Although I had never done web scraping before, I also knew that writing rules, cleaning data, and maintaining site adaptations were inherently complex engineering tasks. And I already had AI, yet I was still solving problems in the traditional way.

So, my current problem wasn't technical; it was in my personal way of thinking.

My product mindset was still stuck in the past, only seeing AI as a "faster programmer." But AI isn't just for writing tools; it is itself part of the tool.

Therefore, in the second stage, I began adjusting the direction, reducing rules and structured processes, and shifting towards semantic processing.

While solutions like browser-use are more intelligent, their token consumption is too high. So, I chose to add a simple layer of intelligent decision-making on top of Playwright, giving the program some understanding capability during browsing and clicking.

At the same time, I also rethought the project's true goal. Its goal wasn't to be "better," but to "replace." It only needed to replace my friend's daily manual search process, freeing him from spending time on repetitive operations and allowing him to focus on more critical tasks. As long as it achieved this, it would already save him 90% of the time he spent on this task.

Looking back, many things I did earlier were actually superfluous.

For example, more complex keyword generation and more detailed data evaluation. This work didn't need to be done for him by AI, because in the past, he used his own keywords to search and could quickly judge which information was valuable, indicating he already possessed this capability.

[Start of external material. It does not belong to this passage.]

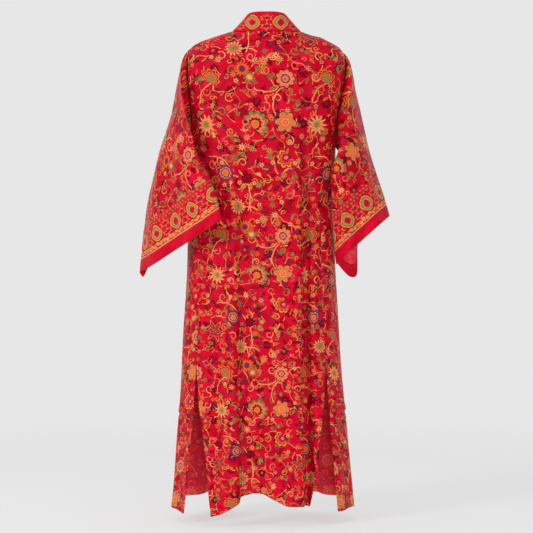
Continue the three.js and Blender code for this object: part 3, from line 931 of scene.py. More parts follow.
def collar_seam():
    seam, leans = [], []
    downs = gathered(COLLAR_SIDE_COLUMNS)

    def run_edge(side, order):
        for down in order:
            point = front_point(side, 1, down)
            flat = point - front_point(side, 0.9, down)
            flat.z = 0
            lean = lean_at_neck(90 * side).lerp(flat.normalized(), ease(down / COLLAR_FLAT_BY))
            seam.append(point)
            leans.append(lean.normalized())

    run_edge(1, downs[:0:-1])
    for turn in 90 - 180 * gathered(COLLAR_NECK_COLUMNS):
        seam.append(back_top(NECK_HALF / SHOULDER_HALF * math.sin(math.radians(turn))))
        leans.append(lean_at_neck(turn))
    run_edge(-1, downs[1:])
    return np.array(seam), np.array(leans)


# %% Collar
COLLAR_ROWS, COLLAR_THICKNESS = 12, 0.003
COLLAR_SWELL, COLLAR_WAVE, COLLAR_WAVE_LENGTH = 0.9, 0.5, 37
COLLAR_BORDER_START, COLLAR_BORDER_SHIFT, COLLAR_BORDER_SIZE = 35, 12, 0.93
NAPE_ENDS, NAPE_BLEND = 165, 90

seam, leans = collar_seam()
widths = COLLAR_WIDTH * (1 - gathered(COLLAR_ROWS))
collar_grid = seam[None, :, :] + leans[None, :, :] * widths[:, None, None]
far = edge_distances(collar_grid)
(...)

What truly needed to be replaced was only the search itself.**

Overdeveloping these analytical capabilities actually led me astray from the core problem.

Humans are always the subject of the matter; tools are merely extensions of humans.

This incident also made me rethink a larger issue.

Some scenarios indeed require AI to participate in value judgments, such as when I use AI to write code, because many technical problems are beyond my capabilities. But most of the time, people don't need to completely outsource their value judgment ability to AI.

The tool for my friend is still under development, but this story of making mistakes can end here.

Just like many companies implementing intelligent customer service, it's actually to reduce costs, or even to block responsibility. But the original purpose of the customer service role was to soothe consumer emotions, collect genuine feedback, and thereby improve products and service experiences. It was itself a channel connecting enterprises and consumers, only later did many companies turn it into a "firewall."

Now, with AI, it's actually an opportunity for re-division of labor. Repetitive, mechanical, and procedural communication can be handed over to AI, while human customer service can focus more energy on understanding consumers, solving problems, and optimizing products. Let professions return to value rationality.

Technology should not diminish human value. What it truly needs to take over are those dead-end processes that make people more mechanical.